His remarks at the conference were tweeted by Connie St Louis, who is a journalist as well as the Director of the MA in Science Journalism at City University, London. She lambasted him for his "Victorian era" comments and said how his sexist remarks ruined the conference sponsored by role model female Korean scientists and engineers.

Later talking to the BBC Radio 4's Today programme, Tim Hunt apologised for his remarks but said that he did mean what he said.

"(I am) really sorry that I said what I said.. it was a very stupid thing to do in the presence of all those journalists," Hunt told the BBC.

Defending his remarks, he said that his comment was made on a lighter note and he meant it in an ironic way.

However, he admitted having fallen in love with girls at the lab and said how it was “very disruptive to the science because it's terribly important that in a lab people are on a level playing field”.

"It is true that people - I have fallen in love with people in the lab and people in the lab have fallen in love with me..I found that these emotional entanglements made life very difficult,” he said.

His remarks that apparently did not go down well with the ladies at the conference, caused him to resign from the UCL.

In a statement posted on its website, the University College London (UCL) confirmed that Sir Tim Hunt FRS resigned from his position as Honorary Professor with the UCL Faculty of Life Sciences, following comments he made about women in science at the World Conference of Science Journalists on 9 June. 

UCL added that it was the first university in England to admit women students on equal terms to men, and the university believes that this outcome is compatible with our commitment to gender equality.
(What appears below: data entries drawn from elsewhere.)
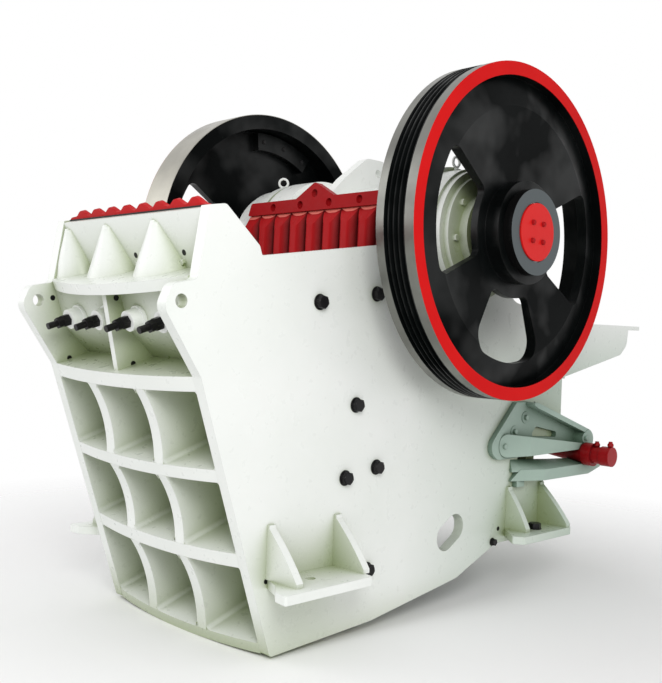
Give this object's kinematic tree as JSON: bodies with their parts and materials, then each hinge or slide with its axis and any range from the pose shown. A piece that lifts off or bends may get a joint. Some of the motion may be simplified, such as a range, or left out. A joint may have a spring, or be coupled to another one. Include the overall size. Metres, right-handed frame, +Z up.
{
  "type": "jaw crusher",
  "caption": "Single-toggle jaw crusher with a ribbed leaning front frame, toothed jaws, an eccentric shaft and two windowed flywheels.",
  "frame": {"origin": "bolt hole centre of the front right foot, on its underside", "axes": "+X to the right as seen from the front frame end, along the shaft; +Y from the front frame to the rear; +Z up"},
  "size_m": [2.2, 3.7328, 2.7046],
  "materials": {
    "frame_paint": "gloss white enamel",
    "jaw_paint": "satin dark red",
    "cap_paint": "gloss red",
    "wheel_paint": "satin black",
    "bare_steel": "turned",
    "blackened_steel": "oiled black",
    "wear_steel": "cast"
  },
  "bodies": {
    "frame": {"adjuster_cylinder_left": "cap_paint", "adjuster_cylinder_right": "cap_paint", "adjusting_wedges": "wear_steel", "bearing_cover_left": "frame_paint", "bearing_cover_right": "frame_paint", "bearing_housing_left": "frame_paint", "bearing_housing_right": "frame_paint", "fixed_jaw_die": "jaw_paint", "front_foot_left": "frame_paint", "front_foot_right": "frame_paint", "front_frame": "frame_paint", "jaw_bolt_cups": "frame_paint", "jaw_bolts": "blackened_steel", "lifting_eyes": "frame_paint", "lower_arm_left": "frame_paint", "lower_arm_right": "frame_paint", "lower_cheek_plate_left": "wear_steel", "lower_cheek_plate_right": "wear_steel", "motor_mount": "frame_paint", "rear_foot_left": "frame_paint", "rear_foot_right": "frame_paint", "rear_frame": "frame_paint", "side_plate_left": "frame_paint", "side_plate_right": "frame_paint", "toggle_beam": "wear_steel", "toggle_plate": "wear_steel", "upper_arm_left": "frame_paint", "upper_arm_right": "frame_paint", "upper_cheek_plate_left": "wear_steel", "upper_cheek_plate_right": "wear_steel"},
    "shaft": {"eccentric_shaft": "bare_steel", "belt_flywheel": "wheel_paint", "plain_flywheel": "wheel_paint", "counterweight_left": "wheel_paint", "counterweight_right": "wheel_paint", "locking_ring_left": "bare_steel", "locking_ring_right": "bare_steel", "shaft_end_cap_left": "cap_paint", "shaft_end_cap_right": "cap_paint"},
    "swing_jaw": {"pitman": "frame_paint", "moving_jaw_die": "jaw_paint", "jaw_clamp_bar": "jaw_paint", "pitman_toggle_seat": "wear_steel"}
  },
  "joints": [
    {"name": "flywheel_spin", "type": "hinge", "parent": "frame", "child": "shaft", "pos_m": [-0.7, 1.02, 1.592], "axis": [1, 0, 0], "continuous": true},
    {"name": "swing_jaw_follow", "type": "hinge", "parent": "shaft", "child": "swing_jaw", "pos_m": [-0.7, 1.01843, 1.57708], "axis": [1, 0, 0], "continuous": true}
  ],
  "couplings": [
    {"joint": "swing_jaw_follow", "follows": "flywheel_spin", "ratio": -1}
  ]
}
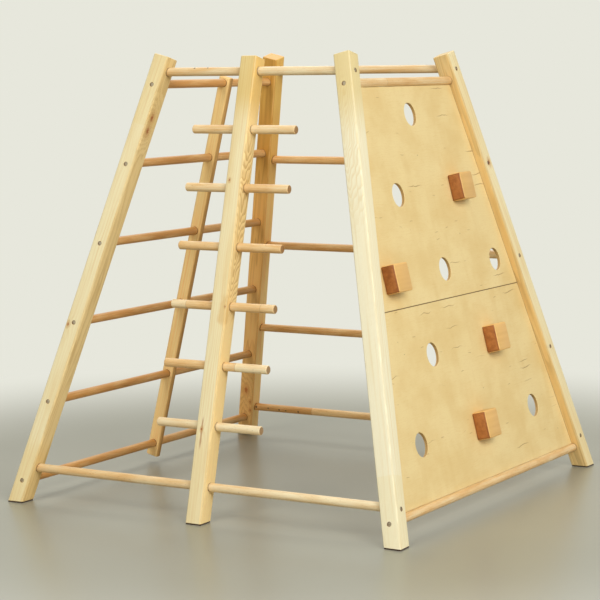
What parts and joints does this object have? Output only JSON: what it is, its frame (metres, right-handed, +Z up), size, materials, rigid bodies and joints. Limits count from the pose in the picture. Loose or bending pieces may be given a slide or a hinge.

Meanwhile, the Royal Society has distanced itself from Tim Hunt's comments in a post on its website titled “Science needs women”.

“Too many talented individuals do not fulfil their scientific potential because of issues such as gender and the Society is committed to helping to put this right. Sir Tim Hunt was speaking as an individual and his reported comments in no way reflect the views of the Royal Society”.

However, Connie St Louis has slammed it as a feeble response.